Distributed/Parallel sampling

This idea has other nice uses in the distributed or parallel sampling setting that you can read about in the formal paper [4].

Conclusion and What to use

I’ve presented interesting new algorithms for random sampling, and all three are theoretically optimal. So which should you use?

The appropriate choice is perhaps dictated more by the sampling scenario. Is the data stream length n or sample size k is known in advance? Is random access efficient? Or is the data distributed? The beauty is that these algorithms are so simple that you can implement them all.

update: Micheal Shekelyan and Graham Cormode pointed out that a version of the sparse Fisher-Yates algorithm is also in a preprint in Arxiv: CacheDiff: Fast Random Sampling (Bui 2015). They also have a very recent paper (with code) on another neat method for in order sampling. It cleverly uses Fisher-Yates to reduce the main problem to a simple with replacement sample.
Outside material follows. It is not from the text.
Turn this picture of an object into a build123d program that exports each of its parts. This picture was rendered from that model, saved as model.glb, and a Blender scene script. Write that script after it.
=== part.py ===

Check it out, and if you don’t have access to a binomial random number generator, it‘s likely the easiest in-order sampler to implement (and fastest).

[1] Bentley, John and Floyd, Robert (1987). A sample of brilliance. Communications of the ACM, 30(9):754–757.

[2] Devroye, Luc (1986). Non-Uniform Random Variate Generation. Springer.

[3] After writing this post I discovered a post by Paul Dreik describing a sparse Fisher-Yates applied to shuffling rather than sampling though.

[4] Ting, Daniel (2021). Simple, Optimal Algorithms for Random Sampling Without Replacement. Arxiv.